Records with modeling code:
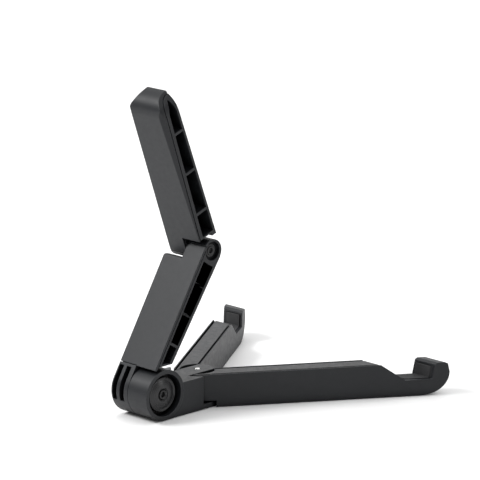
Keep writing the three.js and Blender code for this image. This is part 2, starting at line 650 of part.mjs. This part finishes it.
for (const [name, side] of [['right', 1], ['left', -1]]) {
  const leg = new THREE.Group();
  leg.rotation.z = -side * LEG_SPLAY * RAD;
  leg.add(piece(`${name}_leg`, legBody(side), plastic()));
  leg.add(piece(`${name}_leg_cover`, legCover(side), plastic()));
  leg.add(piece(`${name}_rest_pad`, restPad(side), rubber()));
  leg.add(piece(`${name}_leg_foot`, raise(footPlan(side, 0), 0, FOOT + 0.7), rubber()));
  stand.add(leg);
}

export default stand;
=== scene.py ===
import json
import math

import bpy
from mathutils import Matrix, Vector

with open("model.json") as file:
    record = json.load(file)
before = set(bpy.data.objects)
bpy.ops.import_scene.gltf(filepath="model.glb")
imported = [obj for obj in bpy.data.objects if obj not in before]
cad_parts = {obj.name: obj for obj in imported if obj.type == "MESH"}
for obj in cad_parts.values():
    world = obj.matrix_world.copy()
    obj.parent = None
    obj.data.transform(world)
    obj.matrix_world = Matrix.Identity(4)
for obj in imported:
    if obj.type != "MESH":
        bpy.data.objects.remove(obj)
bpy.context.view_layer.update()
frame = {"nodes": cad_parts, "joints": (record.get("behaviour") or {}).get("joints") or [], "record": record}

# Places and sizes are in metres, unless a name says millimetres.
MM = 0.001

# ---------------------------------------------------------------- camera
CAMERA_AT = (1.2844, -1.2397, 0.5369)
CAMERA_AZIMUTH_DEG = 45.31
CAMERA_ELEVATION_DEG = 14.17
LENS_MM = 270
SENSOR_MM = 36
CLIP_NEAR = 0.05
CLIP_FAR = 50


def add_camera():
    azimuth = math.radians(CAMERA_AZIMUTH_DEG)
    elevation = math.radians(CAMERA_ELEVATION_DEG)
    ahead = Vector((
        -math.sin(azimuth) * math.cos(elevation),
        math.cos(azimuth) * math.cos(elevation),
        -math.sin(elevation),
    ))
    data = bpy.data.cameras.new("camera")
    data.lens = LENS_MM
    data.sensor_width = SENSOR_MM
    data.clip_start = CLIP_NEAR
    data.clip_end = CLIP_FAR
    camera = bpy.data.objects.new("camera", data)
    camera.location = CAMERA_AT
    camera.rotation_euler = ahead.to_track_quat("-Z", "Y").to_euler()
    bpy.context.scene.collection.objects.link(camera)
    bpy.context.scene.camera = camera


# ---------------------------------------------------------------- floor
FLOOR_SIZE = 12
FLOOR_COLOUR = (0.86, 0.86, 0.86)
FLOOR_ROUGHNESS = 0.7
FLOOR_SPECULAR = 0.2


def add_floor():
    bpy.ops.mesh.primitive_plane_add(size=FLOOR_SIZE, location=(0, 0, 0))
    floor = bpy.context.object
    floor.name = "floor"
    material = bpy.data.materials.new("floor")
    material.use_nodes = True
    shader = material.node_tree.nodes["Principled BSDF"]
    shader.inputs["Base Color"].default_value = (*FLOOR_COLOUR, 1)
    shader.inputs["Roughness"].default_value = FLOOR_ROUGHNESS
    shader.inputs["Specular IOR Level"].default_value = FLOOR_SPECULAR
    floor.data.materials.append(material)


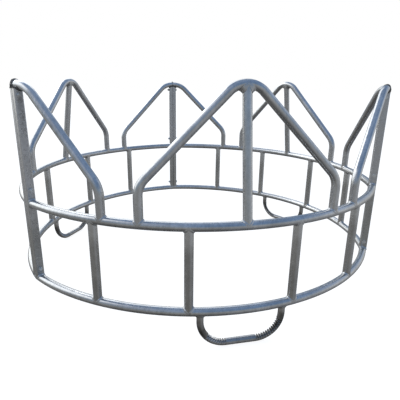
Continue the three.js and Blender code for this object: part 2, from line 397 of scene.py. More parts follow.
def half_hoop_path(side):
    """From over the joint, down a 45 degree slope to a leg on the upper rail. Side is +1 or -1."""
    leg_angle = END_ANGLE - 2 * math.asin(HALF_HOOP_WIDTH / (2 * RAIL_BEND_RADIUS))
    joint = rail_point(side * END_ANGLE, 0)
    outward = unit(rail_point(side * leg_angle, 0) - joint)
    knee_z = UPPER_RAIL_Z + HALF_HOOP_LEG
    slope_start = HALF_HOOP_WIDTH - (HALF_HOOP_PEAK_Z - knee_z)

    def at(distance, z):
        return joint + outward * distance + UP * z

    return bent_path(
        [
            at(0, HALF_HOOP_PEAK_Z),
            at(slope_start, HALF_HOOP_PEAK_Z),
            at(HALF_HOOP_WIDTH, knee_z),
            at(HALF_HOOP_WIDTH, UPPER_RAIL_Z),
        ],
        [HALF_HOOP_TOP_BEND_RADIUS, HOOP_BEND_RADIUS],
        np.cross(outward, -UP),
    )


def joint_frame(side):
    """The joint's middle in plan, the direction along the ring into the section, and the outward one."""
    outward = np.array([side * math.sin(HALF_SECTION), -math.cos(HALF_SECTION), 0.0])
    into = np.array([-side * math.cos(HALF_SECTION), -math.sin(HALF_SECTION), 0.0])
    return outward * JOINT_RADIUS, into, outward


def joint_plane(side, distance):
    """The vertical plane across the ring at a distance into the section from a joint."""
    joint, into, _ = joint_frame(side)
    return plane_surface(joint + into * distance, into)


lower_rail_surface = tube_surface(lower_rail_path)
upper_rail_surface = tube_surface(upper_rail_path)
hoop_surface = tube_surface(full_hoop_path)


# ---- bends that the tube bender leaves its marks on ----

MARK_FADE = 0.010  # length over which the marks start or stop
FOOT_FOLD_PITCH = 0.0128
FOOT_FOLD_DEPTH = 0.0085
FOOT_FOLD_REACH = 0.55  # how far past the tube's side the folds run
FOOT_FOLD_SHARES = [(0.42, 1.04), (-0.06, 0.80)]  # where they start and stop in each bend
HOOP_FOLD_PITCH = 0.011
HOOP_FOLD_DEPTH = 0.0012
HOOP_FOLD_SHARES = (0.05, 0.95)
FLATTENING = 0.0004
FLAT_SHARES = (0.1, 0.9)
VALLEY_POWER = 0.7  # under 1, for wide valleys and sharp crests
SIDE_POWER = 0.8


def bend_window(path, bend, shares):
    """From 0 to 1 along the path: in the given shares of a bend, with soft ends. Also where it starts."""
    start, end = path.along[bend[0]], path.along[bend[1]]
    low, high = (start + (end - start) * share for share in shares)
    rise = np.clip((path.along - low) / MARK_FADE + 0.5, 0, 1)
    fall = np.clip((high - path.along) / MARK_FADE + 0.5, 0, 1)
    return rise * fall, low


def folds(path, angles, bend, shares, pitch, depth, reach):
    """Folds on the inside of a bend: sharp crests at the tube's surface and valleys between them."""
    window, low = bend_window(path, bend, shares)
    phase = (path.along - low) / pitch
    valley = (0.5 - 0.5 * np.cos(2 * math.pi * phase)) ** VALLEY_POWER
    inside = np.clip((np.cos(angles) + reach) / (1 + reach), 0, 1)
    return -depth * (window * valley)[:, None] * inside[None, :] ** SIDE_POWER


def foot_relief(path, angles):
    """Deep folds in both bends of a foot."""
    return sum(
        folds(path, angles, bend, shares, FOOT_FOLD_PITCH, FOOT_FOLD_DEPTH, FOOT_FOLD_REACH)
        for bend, shares in zip(path.bends, FOOT_FOLD_SHARES)
    )


def hoop_relief(path, angles):
    """Faint folds under the peak and a slight flattening of every bend."""
    peak = path.bends[1] if len(path.bends) == 3 else path.bends[0]
    relief = folds(path, angles, peak, HOOP_FOLD_SHARES, HOOP_FOLD_PITCH, HOOP_FOLD_DEPTH, 0.0)
    for bend in path.bends:
        window, _ = bend_window(path, bend, FLAT_SHARES)
        relief -= FLATTENING * window[:, None] * np.cos(2 * angles)[None, :]
    return relief


# ---- welds ----

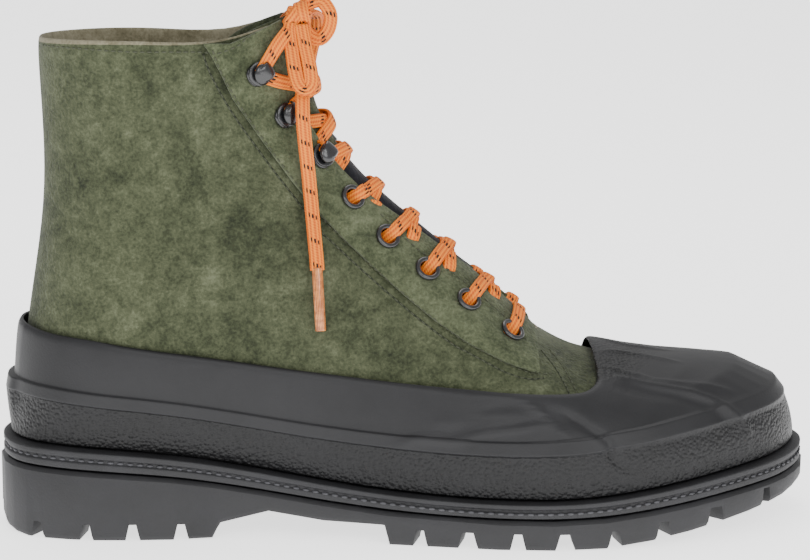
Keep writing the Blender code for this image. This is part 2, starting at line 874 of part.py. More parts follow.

### Goal
Your task is to reproduce exactly the lines beginning at the line containing "const leg = new THREE.Group();" and ending at the line containing "bpy.context.view_layer.update()", inclusive.

### Exercise answer
  const leg = new THREE.Group();
  leg.rotation.z = -side * LEG_SPLAY * RAD;
  leg.add(piece(`${name}_leg`, legBody(side), plastic()));
  leg.add(piece(`${name}_leg_cover`, legCover(side), plastic()));
  leg.add(piece(`${name}_rest_pad`, restPad(side), rubber()));
  leg.add(piece(`${name}_leg_foot`, raise(footPlan(side, 0), 0, FOOT + 0.7), rubber()));
  stand.add(leg);
}

export default stand;
=== scene.py ===
import json
import math

import bpy
from mathutils import Matrix, Vector

with open("model.json") as file:
    record = json.load(file)
before = set(bpy.data.objects)
bpy.ops.import_scene.gltf(filepath="model.glb")
imported = [obj for obj in bpy.data.objects if obj not in before]
cad_parts = {obj.name: obj for obj in imported if obj.type == "MESH"}
for obj in cad_parts.values():
    world = obj.matrix_world.copy()
    obj.parent = None
    obj.data.transform(world)
    obj.matrix_world = Matrix.Identity(4)
for obj in imported:
    if obj.type != "MESH":
        bpy.data.objects.remove(obj)
bpy.context.view_layer.update()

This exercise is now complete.